*The request:* Every entry must be given again exactly.

++++ Data excerpts ++++

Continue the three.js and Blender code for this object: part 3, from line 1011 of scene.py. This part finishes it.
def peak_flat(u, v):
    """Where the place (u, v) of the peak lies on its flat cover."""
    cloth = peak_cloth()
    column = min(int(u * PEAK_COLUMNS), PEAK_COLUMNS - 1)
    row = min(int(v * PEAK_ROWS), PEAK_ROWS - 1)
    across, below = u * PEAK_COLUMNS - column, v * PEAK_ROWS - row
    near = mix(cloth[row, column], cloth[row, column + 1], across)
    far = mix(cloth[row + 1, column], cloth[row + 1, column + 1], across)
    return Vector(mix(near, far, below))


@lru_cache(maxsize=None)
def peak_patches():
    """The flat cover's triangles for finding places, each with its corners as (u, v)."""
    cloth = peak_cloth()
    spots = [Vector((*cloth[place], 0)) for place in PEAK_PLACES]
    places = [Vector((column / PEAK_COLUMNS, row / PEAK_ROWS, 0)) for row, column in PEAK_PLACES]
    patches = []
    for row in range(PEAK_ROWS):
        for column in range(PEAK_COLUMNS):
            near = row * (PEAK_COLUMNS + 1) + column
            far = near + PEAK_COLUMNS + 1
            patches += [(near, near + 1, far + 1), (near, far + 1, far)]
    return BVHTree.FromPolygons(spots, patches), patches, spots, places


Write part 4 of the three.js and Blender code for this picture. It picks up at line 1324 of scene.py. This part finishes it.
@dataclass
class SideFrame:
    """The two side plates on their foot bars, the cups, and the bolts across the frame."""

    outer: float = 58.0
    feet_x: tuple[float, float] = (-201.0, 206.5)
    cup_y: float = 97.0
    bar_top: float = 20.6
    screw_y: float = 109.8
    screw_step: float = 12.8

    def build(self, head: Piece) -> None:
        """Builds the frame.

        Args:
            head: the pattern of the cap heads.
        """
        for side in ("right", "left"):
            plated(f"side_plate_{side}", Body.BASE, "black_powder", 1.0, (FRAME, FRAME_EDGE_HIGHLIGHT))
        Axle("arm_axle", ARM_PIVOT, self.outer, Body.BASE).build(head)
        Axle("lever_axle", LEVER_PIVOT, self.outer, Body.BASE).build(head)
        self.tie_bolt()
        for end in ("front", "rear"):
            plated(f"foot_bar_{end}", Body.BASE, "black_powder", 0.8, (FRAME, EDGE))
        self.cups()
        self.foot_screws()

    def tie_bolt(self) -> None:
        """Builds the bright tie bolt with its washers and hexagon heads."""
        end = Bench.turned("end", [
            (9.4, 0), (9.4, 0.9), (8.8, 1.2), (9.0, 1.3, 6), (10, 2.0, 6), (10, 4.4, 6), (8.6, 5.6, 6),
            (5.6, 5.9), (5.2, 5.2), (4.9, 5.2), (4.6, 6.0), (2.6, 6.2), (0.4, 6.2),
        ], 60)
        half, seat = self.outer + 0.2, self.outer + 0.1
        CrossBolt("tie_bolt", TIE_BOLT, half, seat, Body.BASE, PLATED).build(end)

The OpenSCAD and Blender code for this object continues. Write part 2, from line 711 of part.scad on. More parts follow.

++++

*Answer below:*
Continue the three.js and Blender code for this object: part 3, from line 1011 of scene.py. This part finishes it.
def peak_flat(u, v):
    """Where the place (u, v) of the peak lies on its flat cover."""
    cloth = peak_cloth()
    column = min(int(u * PEAK_COLUMNS), PEAK_COLUMNS - 1)
    row = min(int(v * PEAK_ROWS), PEAK_ROWS - 1)
    across, below = u * PEAK_COLUMNS - column, v * PEAK_ROWS - row
    near = mix(cloth[row, column], cloth[row, column + 1], across)
    far = mix(cloth[row + 1, column], cloth[row + 1, column + 1], across)
    return Vector(mix(near, far, below))


@lru_cache(maxsize=None)
def peak_patches():
    """The flat cover's triangles for finding places, each with its corners as (u, v)."""
    cloth = peak_cloth()
    spots = [Vector((*cloth[place], 0)) for place in PEAK_PLACES]
    places = [Vector((column / PEAK_COLUMNS, row / PEAK_ROWS, 0)) for row, column in PEAK_PLACES]
    patches = []
    for row in range(PEAK_ROWS):
        for column in range(PEAK_COLUMNS):
            near = row * (PEAK_COLUMNS + 1) + column
            far = near + PEAK_COLUMNS + 1
            patches += [(near, near + 1, far + 1), (near, far + 1, far)]
    return BVHTree.FromPolygons(spots, patches), patches, spots, places


Write part 4 of the three.js and Blender code for this picture. It picks up at line 1324 of scene.py. This part finishes it.
@dataclass
class SideFrame:
    """The two side plates on their foot bars, the cups, and the bolts across the frame."""

    outer: float = 58.0
    feet_x: tuple[float, float] = (-201.0, 206.5)
    cup_y: float = 97.0
    bar_top: float = 20.6
    screw_y: float = 109.8
    screw_step: float = 12.8

    def build(self, head: Piece) -> None:
        """Builds the frame.

        Args:
            head: the pattern of the cap heads.
        """
        for side in ("right", "left"):
            plated(f"side_plate_{side}", Body.BASE, "black_powder", 1.0, (FRAME, FRAME_EDGE_HIGHLIGHT))
        Axle("arm_axle", ARM_PIVOT, self.outer, Body.BASE).build(head)
        Axle("lever_axle", LEVER_PIVOT, self.outer, Body.BASE).build(head)
        self.tie_bolt()
        for end in ("front", "rear"):
            plated(f"foot_bar_{end}", Body.BASE, "black_powder", 0.8, (FRAME, EDGE))
        self.cups()
        self.foot_screws()

    def tie_bolt(self) -> None:
        """Builds the bright tie bolt with its washers and hexagon heads."""
        end = Bench.turned("end", [
            (9.4, 0), (9.4, 0.9), (8.8, 1.2), (9.0, 1.3, 6), (10, 2.0, 6), (10, 4.4, 6), (8.6, 5.6, 6),
            (5.6, 5.9), (5.2, 5.2), (4.9, 5.2), (4.6, 6.0), (2.6, 6.2), (0.4, 6.2),
        ], 60)
        half, seat = self.outer + 0.2, self.outer + 0.1
        CrossBolt("tie_bolt", TIE_BOLT, half, seat, Body.BASE, PLATED).build(end)

The OpenSCAD and Blender code for this object continues. Write part 2, from line 711 of part.scad on. More parts follow.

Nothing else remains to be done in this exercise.